The VOC’s and later the colonial government’s main interest was trade, and as far as Bali was concerned the main commodity was slaves. The importance of this can be seen from the fact that in 1778 the number of Balinese living in and around Batavia was 13,000. Apart from the slaves, the island had little to offer. It lacked the spices of Banda and Ambon, and the large foreign owned estates (eg. coffee, tea, rubber) of Java and Sumatra. As these commercially more interesting areas had their own brand of unruliness, Dutch supremacy on Bali would not have been a priority. The nine kingdoms thus continued to rule their part of the island in their way, unencumbered by outsiders. Or nearly so because sometimes (regularly in fact) they had to do battle with those annoying intruders—depending of course on one’s point of view—trying to impose their rules and laws.

In 1815, after the British handed the Netherlands East Indies back to the Dutch, the colonial government appeared to become more interested in Bali. Was it a real interest or did they feel vexed by the attitude of the kings? When the Government Commissioner H.A. van den Broeck was sent to Bali to assess the state of affairs, he encountered distrust and unwillingness to continue the relationship where it had been left off four years earlier. Not before 1826 did the Raja of Badung express his willingness to enter into a treaty with the Dutch and allow a representative of the colonial government to establish a residence in Badung. That willingness would, however, have to be taken with a pitch of salt and the representative was recalled already in 1831.

“Isle de Baly” (Island of Bali) by Antoine Prevost and Jacob Van der Schley, circa 1746-70. BARTELE GALLERY.

Only in 1839 did all kings agree to recognise Dutch sovereignty, which, for instance, took away the king’s right to the salvaged cargo of ships stranded on their coast. But whatever treaty was signed, its actual enactment was poor. The kings (all nine) remained stroppy and unruly and showed in no uncertain way that they did not agree to colonial power being superimposed on them. The colonial government complained that  representatives of the colonial government were not received in a friendly and courteous manner, a Dutch ship was plundered, and the raja of Buleleng did not reply to a letter from the Governor General and it all lead to a series of expeditions to punish the offenders and exert the right of the government. Some of these were successful, quite a number not.

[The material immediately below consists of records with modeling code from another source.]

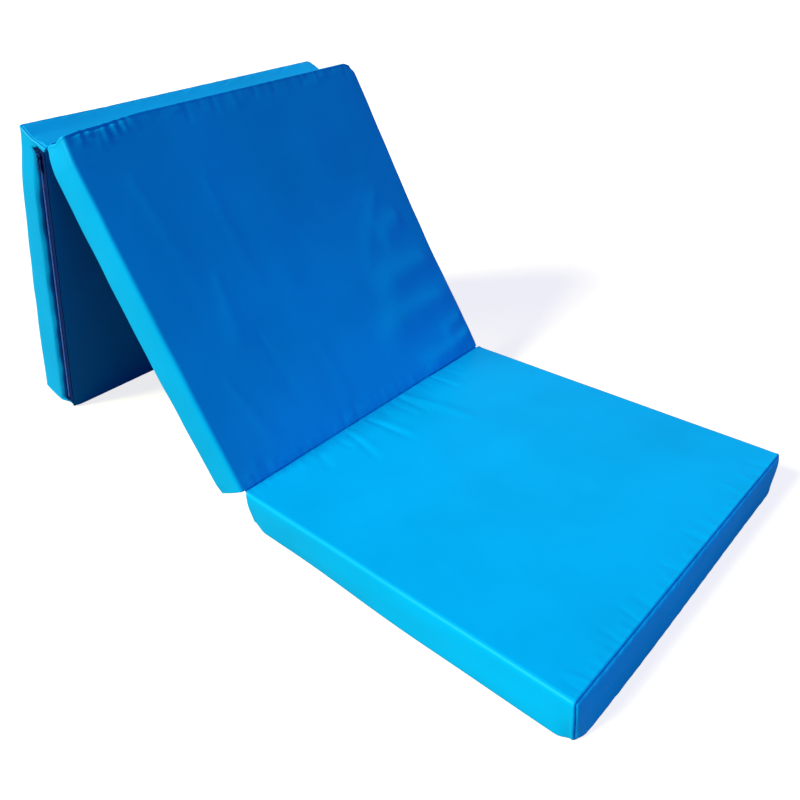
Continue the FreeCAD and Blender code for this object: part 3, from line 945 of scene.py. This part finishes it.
def zip_tapes(panel):
    """Two woven tapes side by side behind the opening."""
    x = np.linspace(TAPE_START, TAPE_END, TAPE_STEPS)
    for name, path in TAPE_PATHS.items():
        inner = [(height, depth + TAPE_THICK) for height, depth in reversed(path)]
        loop = path + inner
        points = np.array([[(px, depth, height) for height, depth in loop] for px in x])
        off_middle = np.abs(points[..., 2] - ZIP_HEIGHT) / (TAPE_HIGH - ZIP_HEIGHT)
        points[..., 1] += 0.25 * np.sin(points[..., 0] / 17.0) * off_middle
        vertices = panel.to_row(panel.from_zip(points.reshape(-1, 3)))
        faces = tube_faces(len(x), len(loop))
        piece = mesh_object(f"{panel.name}_woven_tape_{name}", vertices, faces, TAPE)
        hand_in(piece, panel.body, f"{panel.name}_zip_tape_{name}")


TOOTH_PITCH = 1.5
TOOTH_SIZE = (0.42, 0.80, 1.55)  # half a loop's width, depth and height
TOOTH_LEAN = 0.12
ROW_OFFSET = 1.05  # from the zip's middle to the middle of a row


def capsule(segments=6):
    """A unit rod along Z from -1 to 1 with rounded ends, as points and faces."""
    profile = [(-1.0, 0.35), (-0.88, 0.8), (-0.6, 1.0), (0.6, 1.0), (0.88, 0.8), (1.0, 0.35)]
    points = []
    for height, radius in profile:
        for step in range(segments):
            turn = 2 * math.pi * step / segments
            points.append((radius * math.cos(turn), radius * math.sin(turn), height))
    return np.array(points), tube_faces(len(profile), segments)


def repeated(unit, faces, placements):
    """Copies of one small shape, each given by a 3x3 matrix and a place."""
    vertices = []
    all_faces = []
    for turn, place in placements:
        offset = len(vertices) * len(unit)
        vertices.append(unit @ np.array(turn).T + np.array(place))
        all_faces += [tuple(index + offset for index in face) for face in faces]
    return np.concatenate(vertices), all_faces


def zip_coil(panel):
    """Two rows of nylon loops that mesh along the middle."""
    unit, faces = capsule()
    count = int((CHAIN_START - CHAIN_END) / (TOOTH_PITCH / 2))
    placements = []
    for number in range(count):
        side = 1 if number % 2 else -1
        x = CHAIN_END + (number + 0.5) * TOOTH_PITCH / 2
        lean = np.array([[1, 0, TOOTH_LEAN * side], [0, 1, 0], [0, 0, 1]])
        place = (x, TAPE_DEPTH - TOOTH_SIZE[1] + 0.02, ZIP_HEIGHT + side * ROW_OFFSET)
        placements.append((lean @ np.diag(TOOTH_SIZE), place))
    points, all_faces = repeated(unit, faces, placements)
    vertices = panel.to_row(panel.from_zip(points))
    piece = mesh_object(f"{panel.name}_nylon_coil", vertices, all_faces, COIL)
    hand_in(piece, panel.body, f"{panel.name}_zip_chain")


def plate(outline, low, high, bevel):
    """A bevelled plate in the zip's X-Z plane, between two depths along Y, as a bmesh."""
    shape = bmesh.new()
    corners = [shape.verts.new((x, low, z)) for x, z in outline]
    face = shape.faces.new(corners)
    made = bmesh.ops.extrude_face_region(shape, geom=[face])
    moved = [item for item in made["geom"] if isinstance(item, bmesh.types.BMVert)]
    bmesh.ops.translate(shape, verts=moved, vec=(0, high - low, 0))
    bmesh.ops.recalc_face_normals(shape, faces=shape.faces)
    if bevel:
        bmesh.ops.bevel(
            shape, geom=list(shape.edges), offset=bevel, segments=2, profile=0.6, affect="EDGES"
        )
    return shape


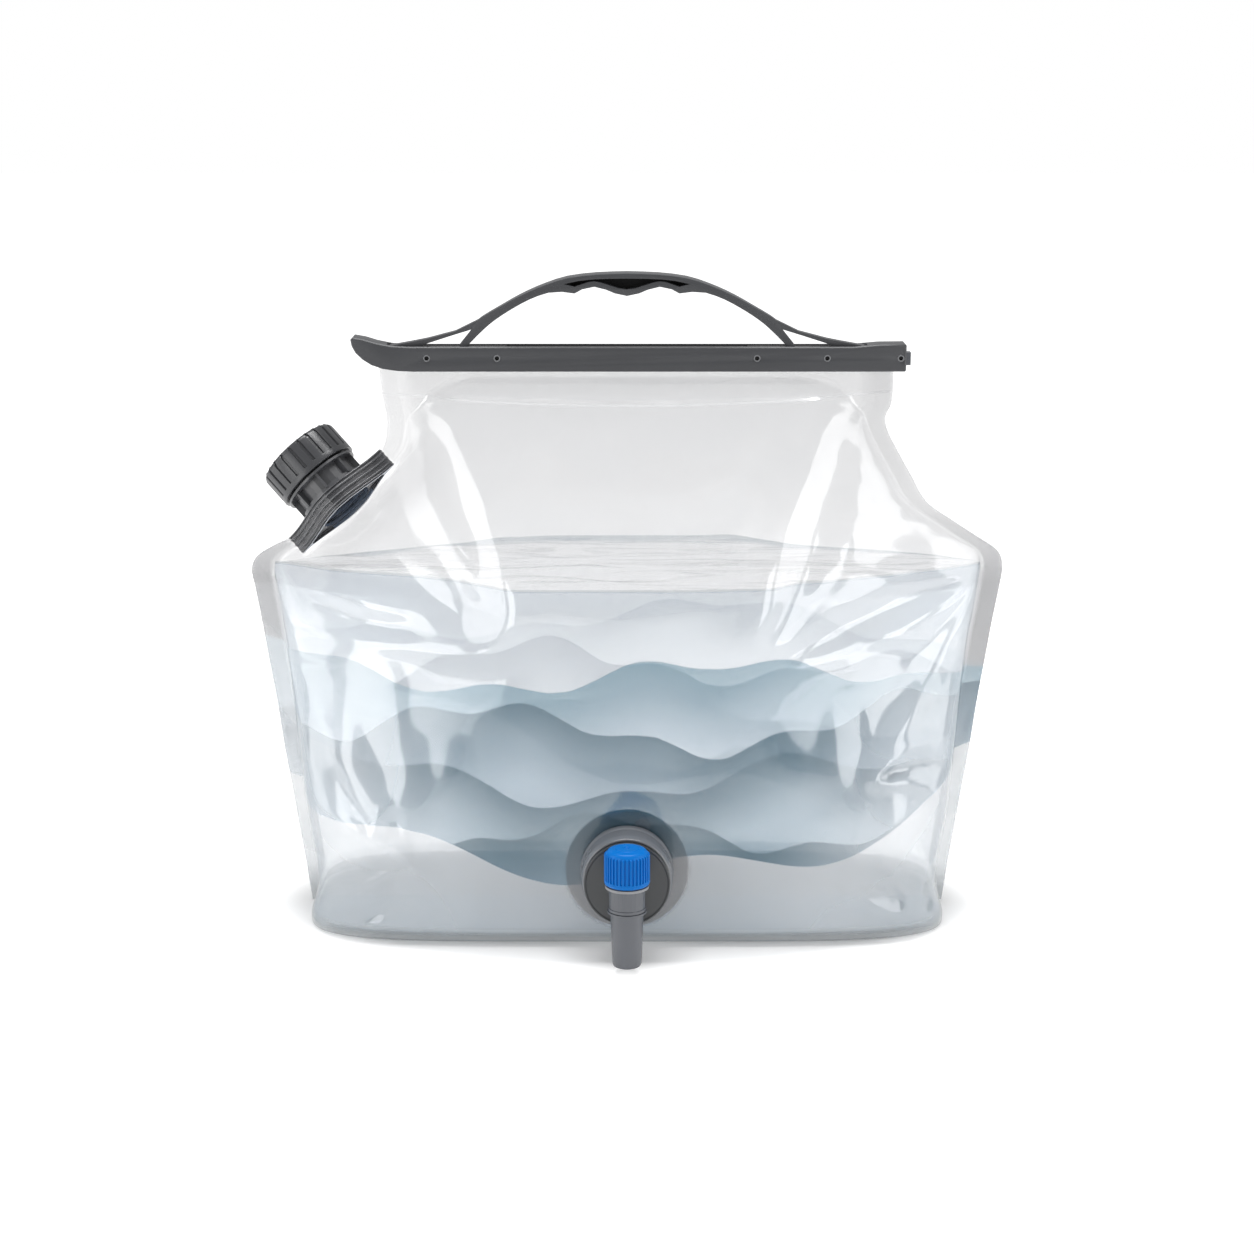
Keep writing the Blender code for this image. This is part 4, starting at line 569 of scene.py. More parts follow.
def filmDepth(x, z, side):
    # outer face of the film, measured from the side seams' plane
    left, right = innerEdges(z, side)
    depth = wallDepth(x, z, side)
    room = easeStep(depth / small["roomDepth"]) * rise(pouch["cadTop"] - z, *small["roomTop"])
    room = room * rise(z, *small["roomFoot"])
    seen = x if side < 0 else -x  # the back is folded as the front is, mirrored
    depth = depth + room * sum(readMap(heights, seen, z) for heights in foldMaps)
    depth = depth + room * small["drift"] * ripple(x, z, "film", side)
    # slack folds towards both sides: upright below, fanning out level under the shoulders
    high = rise(z, *small["slackLevel"])
    both = ripple(x, z, "upright", side) * (1 - high) + ripple(x, z, "level", side) * high
    depth = depth + room * rise(np.abs(x), *small["slackAcross"]) * small["slack"] * both
    # short puckers where the film runs into the side welds
    fromSeam = np.minimum(x - left, right - x)
    pucker = np.exp(-np.maximum(fromSeam, 0) / small["puckerFade"]) * easeStep(fromSeam / small["puckerStart"])
    depth = depth + pucker * small["pucker"] * ripple(x, z, "pucker", side)
    fromHem = (z - curveAt(hem["line"], x)) / hem["width"]
    depth = depth + hem["height"] * np.exp(-(fromHem**2)) * (fromSeam > 0)
    return np.maximum(np.maximum(depth, pouch["film"] + small["least"]), fitmentCover(x, z, side))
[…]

Supremacy of the Dutch was not fully established till the twentieth century when in 1906, the raja of Badung, together with members of the nobility, some of his wives and children, and members of the royal household marched into the gunfire of the Dutch troops, preferring death over a curtailment of his royal power and having to bend his knee to the Dutch. This puputan was repeated two years later in Klungkung. And after some more unruly elements were deported to Lombok, law and order was established. Again, this would of course depend on one’s point of view, but Dutch sources of the day report that the common people were not sorry to see the kings go, together with the lack of legal certainty and the continual state of war they had brought about.

That the population felt relieved might even be true. According to the anthropologist Clifford Geertz  it is the Balinese who have the entrepreneurial drive to look for opportunities and to benefit from changing conditions. One of the changes brought about when Dutch colonials replaced the rather despotic rules of the rajas, was tourism. Although negligible by present day standards, the number of tourists was large enough to warrant the first tourist guide to Bali . As an illustration of the Balinese entrepreneurial nous the writer of the tourist guide, G.H. von Faber, remarks that woodcarvings of quality were becoming difficult to find, as carvers and traders, having noted that the tourists were undiscerning in their appreciation of the products, would prefer to produce virtually mass produced low-quality work and thereby improve their cash flow.

The 136 lorries, 264 busses and 787 rental cars, part of which were serving the tourist industry in 1930, have grown and grown and are still growing.

The beach at Kuta, 1930

Kuta, which in those days was a quaint fishing village with a beach and a government cabana to change into bathing costumes has outgrown itself. Hotels, home stays, restaurants, bars, cafés, shops and stands selling souvenirs, beach wear, handicrafts and about anything a tourist might require, have sprouted, and not only in Kuta. What’s more, thousands of foreigners have taken up residence on the island, finding the official paperwork to get permits and licenses fairly easy, definitely when compared to other places in Indonesia. In other words, the local government, too, welcomes those who bring in money and acts accordingly.

I can’t help but wonder how much easier and less painful (for both sides) the historical process of colonising and subsequent awakening to economic and political independence could have been if the VOC and later the colonial government had let the kings keep their beachcombing rights, and sent tourists and cruise ships rather than Navy flotillas and marines.

[1] Peddlers and Princes, Social Development and Economic Change in Two Indonesian Towns, Clifford Geertz, The University of Chicago Press, 1963. A comparative study of two Indonesian towns—Modjokuto, a market town in East Java, and Tabanan, a court town in southwest Bali.